The WSTA suggests removing the requirement completely. It also says that although the form offers self-certification, it still requires a customs stamp. If that were to be introduced electronically, it would need to be linked to the customs declaration service, and that would take a number of years to implement. Given that there were previously no certification requirements for EU wines coming into the UK, the WSTA argues that it makes no sense to introduce the requirement for a paper-based system when the ultimate goal is to replace it with an electronic system as soon as is practicable. The WSTA therefore recommends deferring the requirement to provide wine import documentation from the EU until the electronic system foreseen in “Trade in Wine”, article 3 of annex TBT-5 to the TCA, can be introduced.

That annex also says that within three years, there will be further discussion between the parties to facilitate trade in wine. In other words, there is absolutely no certainty for the future. Can the Minister tell us what the Government seek to achieve in those discussions? I would welcome her comments, because there is a theme emerging in all our discussions of these detailed statutory instruments. Here we are discussing the law, but in the real world, the practical implementation and the systems are causing the problems. As the Executive, the Government are particularly responsible for the latter.

The interim nature of the arrangements for wine is mirrored in the provisions for organics in the statutory instruments that we are debating. Welcome as they are, many of the timeframes are short. It is just six months before certificates of inspection for imports will be required. The second instrument, on organics, raises a number of questions. Paragraph 2.4 of the explanatory memorandum refers to rules for a UK organic logo “when developed”. As the Minister said, we have looked at the designs previously, but perhaps we can be told when that is likely to happen, and why there are delays.

OF&G Organic certifies more than half the UK organic land, and Roger Kerr, its chief executive officer, tells me that the securing of an organic equivalence within the free trade agreement was welcome. However, this is only for a limited period of time, and unless both the EU and UK recognise the other party as equivalent at the end of the current arrangement, it will fall away, leaving UK operators denied access to the European market. He says:

“This is only 36 months away and leaves UK organic businesses in a position that they will be unable to secure long term supply contracts due to the on-going uncertainty. The delays around securing the FTA and the uncertainty with whether there would be an organic equivalency agreement within that, has already had a negative impact on UK operators through the loss of hard won markets.”

The Minister will remember we discussed that point in an SI debate before Christmas, when that recognition was still in doubt.

I am afraid the problems go further still, as Roger explains. He says:

“The FTA also does not make provision for the ‘selling on’ of unprocessed products that are imported into the UK. For example at the moment organic soya imported into Hull cannot be subsequently shipped to NI under the current terms of the FTA, leaving NI organic livestock producers potentially without the correct balanced rations for their animals. Import/export businesses which currently import products from Europe and then consolidate loads for export again are no longer able to do this.

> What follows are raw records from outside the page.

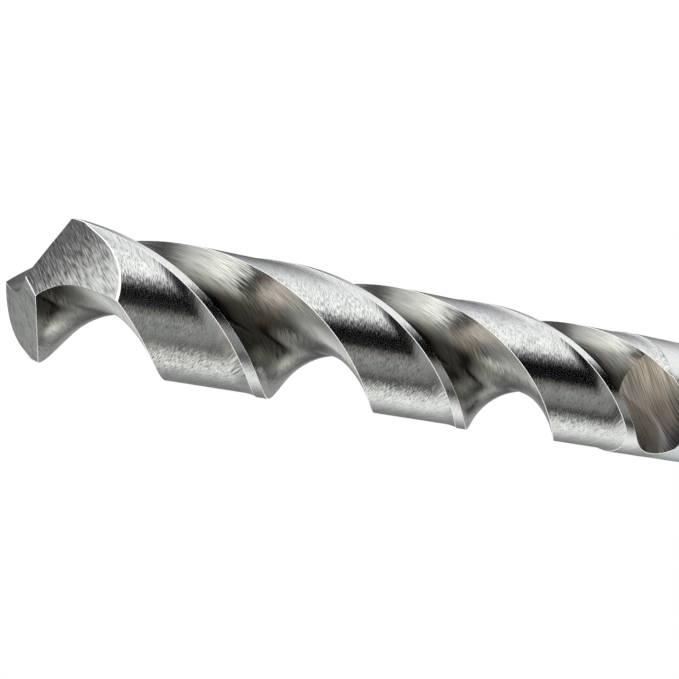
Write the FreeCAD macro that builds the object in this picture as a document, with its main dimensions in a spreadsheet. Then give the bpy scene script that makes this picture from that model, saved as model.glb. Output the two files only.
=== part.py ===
import FreeCAD
import Part
import Sketcher

import math
import os

# A straight-shank twist drill, made from one piece of steel.
# The shank stands on the plane z = 0 and the point is at the top. Seen from above, the drill
# cuts turning anticlockwise. Its two lands are alike, half a turn apart: each has a narrow
# margin at the full diameter, a relieved land behind it, and a flute ahead of it. The flutes
# get shallower and narrower towards the shank, and end where their grinding wheel left the
# steel. The point is ground as two skewed cones, which meet in the chisel edge.
# Lengths are in mm and angles in degrees.

SIZES = (
    ("cutting_diameter", 12.0, "over the two margins, at the point"),
    ("overall_length", 151.0, "from the shank's end to the chisel edge"),
    ("flute_length", 101.0, "from the chisel edge to the end of the flutes"),
    ("helix_angle", 30.0, "between the margins and the axis"),
    ("shank_diameter", 11.96, "where the chuck holds the drill"),
    ("shank_chamfer", 0.8, "round the shank's end"),
    ("neck_length", 2.0, "over which the body comes down to the shank's diameter"),
    ("grinding_stock", 2.0, "of bar above the chisel edge, before the point is ground"),
    ("point_angle", 118.0, "between the two cutting lips"),
    ("web_thickness", 1.66, "between the two lips, seen along the axis"),
    ("lip_inner_end", 0.55, "along a lip, from the axis to the chisel edge"),
    ("web_growth", 0.0095, "that the flutes' form moves out, for each mm from the point"),
    ("margin_width", 1.06, "round the circumference"),
    ("body_clearance", 0.22, "that the land behind a margin is relieved, in depth"),
    ("clearance_stop", 6.0, "that this relief ends short of the flutes, along the axis"),
    ("clearance_corner", 7.0, "radius where the relief ends, laid flat"),
    ("land_angle", 82.2, "from a margin's leading edge to the heel, at the point"),
    ("floor_radius", 4.5, "of a flute's floor, between the lip and the heel's wall"),
    ("heel_lean", 2.4, "of the heel's wall, from radial"),
    ("runout_length", 10.0, "along the axis, of the quarter ellipse that ends a flute's floor"),
    ("runout_rise", 1.5, "times the flute's depth, which is the height of that ellipse"),
    ("grind_cone_angle", 30.0, "half angle of the cone that each flank is part of"),
    ("grind_reach", 21.7, "from the drill's axis across to the cone's apex"),
    ("grind_skew", 4.98, "that the cone's axis runs ahead of the drill's axis"),
)

doc = FreeCAD.newDocument("twist_drill_bit")
sheet = doc.addObject("Spreadsheet::Sheet", "Sizes")
for row, (alias, value, meaning) in enumerate(SIZES, start=1):
    sheet.set(f"A{row}", alias)
    sheet.set(f"B{row}", str(value))
    sheet.setAlias(f"B{row}", alias)
    sheet.set(f"C{row}", meaning)
doc.recompute()


def size(alias):
    return float(sheet.get(alias))


RADIUS = size("cutting_diameter") / 2
HELIX = math.radians(size("helix_angle"))
LEAD = 2 * math.pi * RADIUS / math.tan(HELIX)
HALF_WEB = size("web_thickness") / 2
HALF_POINT = math.radians(size("point_angle") / 2)
LIP_REACH = math.sqrt(RADIUS**2 - HALF_WEB**2)
CORNER_ANGLE = math.asin(HALF_WEB / RADIUS)
OUTSIDE = 1.2 * RADIUS
STATION_STEP = LEAD / 30
RUNOUT_STATIONS = 6
RUNOUT_TURN = math.radians(80)
CORNER_STATIONS = 5
CORNER_TURN = math.radians(70)
RELIEF_OVERRUN = math.radians(10)
ALIKE = 0.5


def polar(radius, angle, height=0.0):
    return FreeCAD.Vector(radius * math.cos(angle), radius * math.sin(angle), height)


def cone_height(across, ahead, tilt):
    """Height of the grinding cone's upper surface, measured from its apex."""
    narrow = math.cos(math.radians(size("grind_cone_angle"))) ** 2
    lean, rise = math.sin(tilt), -math.cos(tilt)
    square = rise**2 - narrow
    linear = 2 * lean * rise * across
    rest = (lean * across) ** 2 - narrow * (across**2 + ahead**2)
    root = math.sqrt(linear**2 - 4 * square * rest)
    heights = [(-linear + sign * root) / (2 * square) for sign in (1, -1)]
    return max(height for height in heights if lean * across + rise * height > 0)


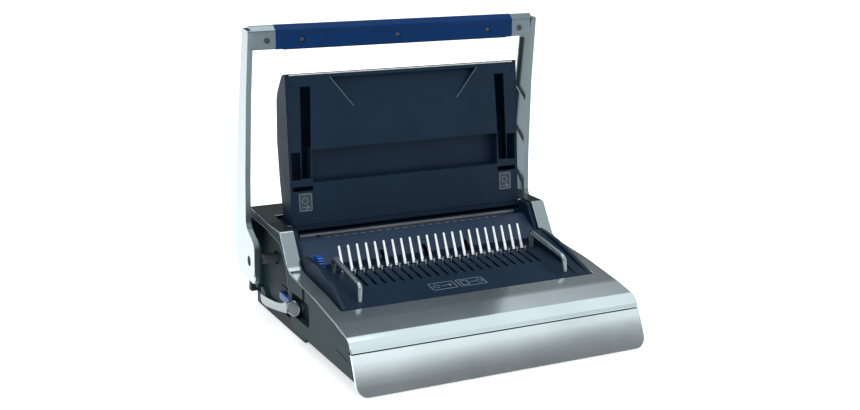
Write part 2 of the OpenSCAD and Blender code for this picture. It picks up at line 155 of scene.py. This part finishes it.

Specialist food manufacturers who have their products packed by specialist packers in Europe and then import the finished product back into the UK for distribution to their customers cannot export these products to their European customers. This will have significant impacts across the UK organic supply chain and needs to be resolved as soon as possible.”

We recognise the importance of having arrangements in place on GIs, on wine and on organics, so we will not oppose these statutory instruments. However, we believe that in too many cases, they are just bridging measures. With so many businesses struggling at the moment, there are many questions to be answered, and I hope that the Minister will be able to provide some answers.